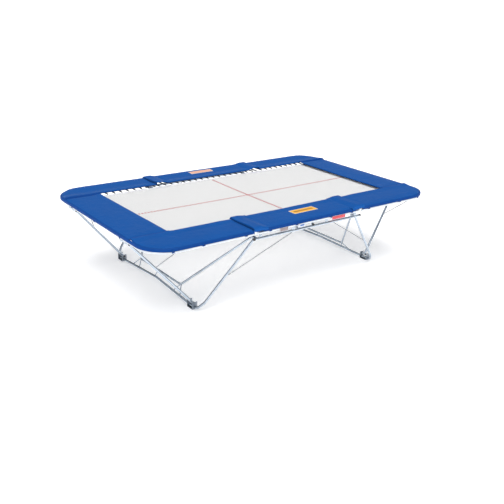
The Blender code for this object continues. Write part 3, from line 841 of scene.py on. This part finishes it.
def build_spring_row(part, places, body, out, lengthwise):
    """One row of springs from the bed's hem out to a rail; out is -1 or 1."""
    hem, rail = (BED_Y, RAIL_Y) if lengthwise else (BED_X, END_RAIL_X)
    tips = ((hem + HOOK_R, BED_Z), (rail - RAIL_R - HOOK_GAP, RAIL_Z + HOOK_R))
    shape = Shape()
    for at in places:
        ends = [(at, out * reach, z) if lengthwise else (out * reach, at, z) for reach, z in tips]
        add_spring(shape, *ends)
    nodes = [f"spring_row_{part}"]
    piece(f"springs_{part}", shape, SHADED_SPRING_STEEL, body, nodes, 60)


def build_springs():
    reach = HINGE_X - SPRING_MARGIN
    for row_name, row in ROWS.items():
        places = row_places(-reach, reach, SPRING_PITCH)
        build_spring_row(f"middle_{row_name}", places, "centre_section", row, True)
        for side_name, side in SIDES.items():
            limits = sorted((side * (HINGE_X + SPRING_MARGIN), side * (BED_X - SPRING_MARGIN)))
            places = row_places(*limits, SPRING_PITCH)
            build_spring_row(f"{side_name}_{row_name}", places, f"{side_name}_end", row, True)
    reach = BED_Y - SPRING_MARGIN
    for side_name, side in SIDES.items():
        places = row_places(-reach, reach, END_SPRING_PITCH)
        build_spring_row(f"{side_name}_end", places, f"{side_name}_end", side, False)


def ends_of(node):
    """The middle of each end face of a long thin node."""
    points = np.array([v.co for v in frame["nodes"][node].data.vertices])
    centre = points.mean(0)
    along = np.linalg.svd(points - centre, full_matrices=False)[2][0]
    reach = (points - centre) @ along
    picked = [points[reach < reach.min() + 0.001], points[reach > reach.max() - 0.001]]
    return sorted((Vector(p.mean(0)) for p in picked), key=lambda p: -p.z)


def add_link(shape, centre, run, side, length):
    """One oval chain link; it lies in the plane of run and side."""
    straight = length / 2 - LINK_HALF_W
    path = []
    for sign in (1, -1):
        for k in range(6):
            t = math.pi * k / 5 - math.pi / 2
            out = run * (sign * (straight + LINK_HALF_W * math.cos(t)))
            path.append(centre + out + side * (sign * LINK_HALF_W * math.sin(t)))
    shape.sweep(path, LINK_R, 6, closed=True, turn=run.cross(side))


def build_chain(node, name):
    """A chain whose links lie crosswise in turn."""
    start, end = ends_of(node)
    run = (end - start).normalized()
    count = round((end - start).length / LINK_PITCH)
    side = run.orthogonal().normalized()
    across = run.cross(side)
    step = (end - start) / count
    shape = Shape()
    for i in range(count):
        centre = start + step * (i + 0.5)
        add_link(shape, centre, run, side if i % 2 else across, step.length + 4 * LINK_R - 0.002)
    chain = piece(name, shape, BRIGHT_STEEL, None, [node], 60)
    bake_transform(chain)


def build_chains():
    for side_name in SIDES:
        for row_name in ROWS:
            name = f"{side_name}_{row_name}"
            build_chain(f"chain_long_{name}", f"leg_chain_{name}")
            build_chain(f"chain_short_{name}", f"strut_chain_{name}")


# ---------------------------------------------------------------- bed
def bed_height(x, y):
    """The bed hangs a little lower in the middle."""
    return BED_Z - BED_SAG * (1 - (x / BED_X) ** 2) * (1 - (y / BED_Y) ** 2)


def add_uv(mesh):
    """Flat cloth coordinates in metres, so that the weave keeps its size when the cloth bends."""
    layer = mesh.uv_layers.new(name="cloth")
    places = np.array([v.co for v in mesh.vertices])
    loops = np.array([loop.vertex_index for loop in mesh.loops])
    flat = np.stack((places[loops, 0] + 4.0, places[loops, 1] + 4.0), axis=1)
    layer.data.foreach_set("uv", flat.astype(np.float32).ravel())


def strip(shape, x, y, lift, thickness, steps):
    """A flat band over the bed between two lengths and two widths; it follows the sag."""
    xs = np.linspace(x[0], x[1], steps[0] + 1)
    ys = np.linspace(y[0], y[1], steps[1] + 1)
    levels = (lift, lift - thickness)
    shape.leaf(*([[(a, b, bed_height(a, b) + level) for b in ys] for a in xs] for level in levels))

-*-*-

» WHAT THE TASK ASKS: Copy the data above exactly. Every line must be included.

» RESPONSE:
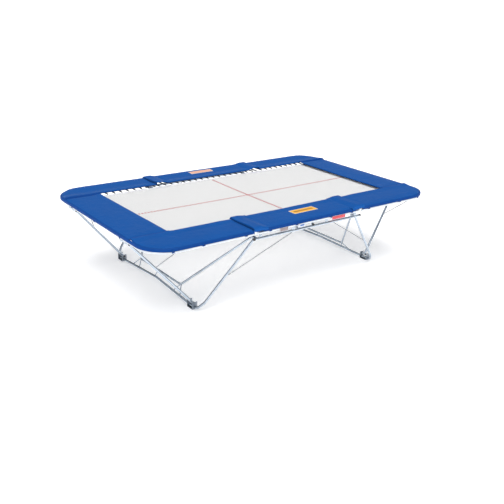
The Blender code for this object continues. Write part 3, from line 841 of scene.py on. This part finishes it.
def build_spring_row(part, places, body, out, lengthwise):
    """One row of springs from the bed's hem out to a rail; out is -1 or 1."""
    hem, rail = (BED_Y, RAIL_Y) if lengthwise else (BED_X, END_RAIL_X)
    tips = ((hem + HOOK_R, BED_Z), (rail - RAIL_R - HOOK_GAP, RAIL_Z + HOOK_R))
    shape = Shape()
    for at in places:
        ends = [(at, out * reach, z) if lengthwise else (out * reach, at, z) for reach, z in tips]
        add_spring(shape, *ends)
    nodes = [f"spring_row_{part}"]
    piece(f"springs_{part}", shape, SHADED_SPRING_STEEL, body, nodes, 60)


def build_springs():
    reach = HINGE_X - SPRING_MARGIN
    for row_name, row in ROWS.items():
        places = row_places(-reach, reach, SPRING_PITCH)
        build_spring_row(f"middle_{row_name}", places, "centre_section", row, True)
        for side_name, side in SIDES.items():
            limits = sorted((side * (HINGE_X + SPRING_MARGIN), side * (BED_X - SPRING_MARGIN)))
            places = row_places(*limits, SPRING_PITCH)
            build_spring_row(f"{side_name}_{row_name}", places, f"{side_name}_end", row, True)
    reach = BED_Y - SPRING_MARGIN
    for side_name, side in SIDES.items():
        places = row_places(-reach, reach, END_SPRING_PITCH)
        build_spring_row(f"{side_name}_end", places, f"{side_name}_end", side, False)


def ends_of(node):
    """The middle of each end face of a long thin node."""
    points = np.array([v.co for v in frame["nodes"][node].data.vertices])
    centre = points.mean(0)
    along = np.linalg.svd(points - centre, full_matrices=False)[2][0]
    reach = (points - centre) @ along
    picked = [points[reach < reach.min() + 0.001], points[reach > reach.max() - 0.001]]
    return sorted((Vector(p.mean(0)) for p in picked), key=lambda p: -p.z)


def add_link(shape, centre, run, side, length):
    """One oval chain link; it lies in the plane of run and side."""
    straight = length / 2 - LINK_HALF_W
    path = []
    for sign in (1, -1):
        for k in range(6):
            t = math.pi * k / 5 - math.pi / 2
            out = run * (sign * (straight + LINK_HALF_W * math.cos(t)))
            path.append(centre + out + side * (sign * LINK_HALF_W * math.sin(t)))
    shape.sweep(path, LINK_R, 6, closed=True, turn=run.cross(side))


def build_chain(node, name):
    """A chain whose links lie crosswise in turn."""
    start, end = ends_of(node)
    run = (end - start).normalized()
    count = round((end - start).length / LINK_PITCH)
    side = run.orthogonal().normalized()
    across = run.cross(side)
    step = (end - start) / count
    shape = Shape()
    for i in range(count):
        centre = start + step * (i + 0.5)
        add_link(shape, centre, run, side if i % 2 else across, step.length + 4 * LINK_R - 0.002)
    chain = piece(name, shape, BRIGHT_STEEL, None, [node], 60)
    bake_transform(chain)


def build_chains():
    for side_name in SIDES:
        for row_name in ROWS:
            name = f"{side_name}_{row_name}"
            build_chain(f"chain_long_{name}", f"leg_chain_{name}")
            build_chain(f"chain_short_{name}", f"strut_chain_{name}")


# ---------------------------------------------------------------- bed
def bed_height(x, y):
    """The bed hangs a little lower in the middle."""
    return BED_Z - BED_SAG * (1 - (x / BED_X) ** 2) * (1 - (y / BED_Y) ** 2)


def add_uv(mesh):
    """Flat cloth coordinates in metres, so that the weave keeps its size when the cloth bends."""
    layer = mesh.uv_layers.new(name="cloth")
    places = np.array([v.co for v in mesh.vertices])
    loops = np.array([loop.vertex_index for loop in mesh.loops])
    flat = np.stack((places[loops, 0] + 4.0, places[loops, 1] + 4.0), axis=1)
    layer.data.foreach_set("uv", flat.astype(np.float32).ravel())


def strip(shape, x, y, lift, thickness, steps):
    """A flat band over the bed between two lengths and two widths; it follows the sag."""
    xs = np.linspace(x[0], x[1], steps[0] + 1)
    ys = np.linspace(y[0], y[1], steps[1] + 1)
    levels = (lift, lift - thickness)
    shape.leaf(*([[(a, b, bed_height(a, b) + level) for b in ys] for a in xs] for level in levels))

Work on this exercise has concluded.